When to Consider NOT Working Full-Time
You should honestly assess whether you need to reduce hours or quit if:
You can't consistently find even 2-3 hours daily for studying
Your job is mentally exhausting (healthcare, teaching, etc.) and you have nothing left for MCAT
You're more than 2 years removed from prerequisites and need significant content relearning
You're aiming for top-tier scores (518+) and need maximum study time
You can't reduce hours in the final 6-8 weeks
There's no shame in admitting the timing isn't right. Better to wait and do it properly than rush and underperform.
Your Next Steps
If you're serious about studying for the MCAT while working full-time:
Assess if you can commit 6+ months - don't try to rush this in 3-4 months
Plan for reduced hours in final 6-8 weeks - start saving PTO now or talk to your employer
Consider our Ultimate Advising program - it includes UWorld, live coaching, private tutoring, and office hours all designed for working students
If going DIY: Get UWorld and start doing 30 questions per day immediately
Download Anki and commit to daily reviews, even if just 20 minutes
Block out study times in your calendar for the next week.
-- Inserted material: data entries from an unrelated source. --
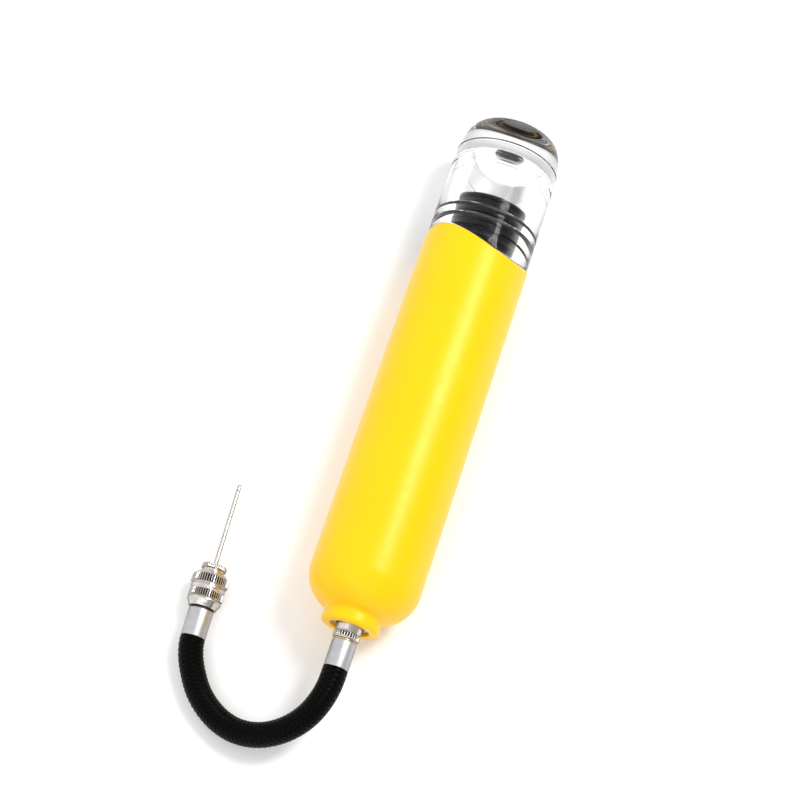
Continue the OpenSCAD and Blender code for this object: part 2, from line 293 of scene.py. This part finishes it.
def arc(centre, radius, start, end, steps):
    """Points on a circle in (radius, station), the angle measured from outwards towards +station."""
    angles = [math.radians(start + (end - start) * k / steps) for k in range(steps + 1)]
    return [(centre[0] + radius * math.cos(a), centre[1] + radius * math.sin(a)) for a in angles]


# The cut, in mm, at which a flute gets its full painted shade
FLUTE_DEPTH = 0.4


def revolve(name, outline, place, body, slot, replaces, segments=192, shape=None, sharp=35):
    """Turns a closed outline round the place's z. shape(radius, station, turn) may move each point."""
    verts, faces, rows, flute_shade_mask = [], [], [], []
    for i in range(segments):
        turn = 2 * math.pi * i / segments
        row = []
        for k, (radius, station) in enumerate(outline):
            if radius < 1e-6 and i:
                row.append(rows[0][k])
                continue
            r, s = shape(radius, station, turn) if shape else (radius, station)
            row.append(len(verts))
            verts.append((r * math.sin(turn) * MM, -r * math.cos(turn) * MM, s * MM))
            # How much metal was cut away here, which sets how much shade is painted into the flute
            flute_shade_mask.append(min(1, (radius - r) / FLUTE_DEPTH))
        rows.append(row)
    for i in range(segments):
        a, b = rows[i], rows[(i + 1) % segments]
        for k in range(len(outline)):
            m = (k + 1) % len(outline)
            face = list(dict.fromkeys((a[k], b[k], b[m], a[m])))
            if len(face) > 2:
                faces.append(face)
    mesh = bpy.data.meshes.new(name)
    mesh.from_pydata(verts, [], faces)
    # The "cut" attribute darkens the metals' base colour in their flutes: painted shade
    mesh.attributes.new("cut", "FLOAT", "POINT").data.foreach_set("value", flute_shade_mask)
    piece = bpy.data.objects.new(name, mesh)
    bpy.context.scene.collection.objects.link(piece)
    finish_mesh(piece, MATERIALS[slot], sharp)
    piece.matrix_world = place
    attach(piece, body)
    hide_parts(*replaces)


def finish_mesh(piece, material, sharp):
    """Merges doubled points, turns the faces outwards and shades the mesh smooth."""
    mesh = piece.data
    bm = bmesh.new()
    bm.from_mesh(mesh)
    bmesh.ops.remove_doubles(bm, verts=bm.verts, dist=1e-7)
    bmesh.ops.dissolve_degenerate(bm, edges=bm.edges, dist=1e-8)
    bmesh.ops.recalc_face_normals(bm, faces=bm.faces)
    bm.to_mesh(mesh)
    bm.free()
    mesh.shade_smooth()
    mesh.set_sharp_from_angle(angle=math.radians(sharp))
    mesh.materials.append(material)


def ease(x):
    """0 below 0, 1 above 1, and a smooth step between."""
    x = min(1.0, max(0.0, x))
    return x * x * (3 - 2 * x)


def knurled(bands, count, depth, lead=0.35):
    """A shape function that cuts straight flutes over bands of (from, to, least radius)."""
    def shape(radius, station, turn):
        for low, high, least in bands:
            if radius > least and low <= station <= high:
                wave = abs((turn * count / (2 * math.pi)) % 1 - 0.5) * 2
                cut = ease(wave * 1.7 - 0.35)
                inside = ease((station - low) / lead) * ease((high - station) / lead)
                return radius - depth * cut * inside, station
        return radius, station
    return shape


def rows_between(radius, low, high, count):
    """Extra points along a straight stretch, so that flutes have points to move."""
    return [(radius, low + (high - low) * k / count) for k in range(count + 1)]


# ---------------------------------------------------------------- the wavy rim
RIM_LOW, RIM_R, RIM_TURN = 144.4, 32.3, math.radians(42)
RIM_GAP = 0.3
ON_RIM = 1000


def rim_station(radius, turn):
    """The rim is cut by a round body across the barrel, so it rises away from its low line."""
    away = radius * math.sin(turn - RIM_TURN)
    return RIM_LOW + RIM_R - math.sqrt(RIM_R**2 - away**2)


def follow_rim(radius, station, turn):
    """Stations near ON_RIM are measured from the rim."""
    if station > ON_RIM / 2:
        return radius, station - ON_RIM + rim_station(radius, turn)
    return radius, station


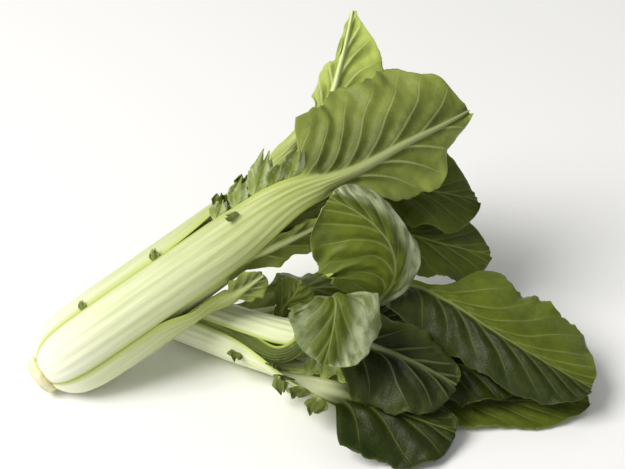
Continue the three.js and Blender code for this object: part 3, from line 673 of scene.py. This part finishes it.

Treat them like mandatory meetings.
And if you want personalized guidance on building your study plan around your work schedule - including an honest assessment of whether your timeline is realistic - book a free consultation with our team.
We'll help you figure out if this is doable with your current work situation, what support structure makes sense for you, and whether you need to make changes before starting.
The Bottom Line
Can you study for the MCAT while working full-time? Yes.
Is it as hard as studying while being a full-time student? Yes, just with different challenges.
Will you eventually need to reduce work hours or take time off? Almost certainly, at least in the final weeks.
Is it worth it if you're strategic and realistic? Absolutely.
Just go in with your eyes open. This isn't a "hack" to make MCAT prep easier. It's a strategic approach to make it possible when your life circumstances require you to work.
If you're disciplined enough to commit to focused study time every single day for 6+ months, minimize distractions when it counts, and scale up to intensive studying in your final weeks, you can absolutely do this.
You've got this. Just be realistic about what it takes.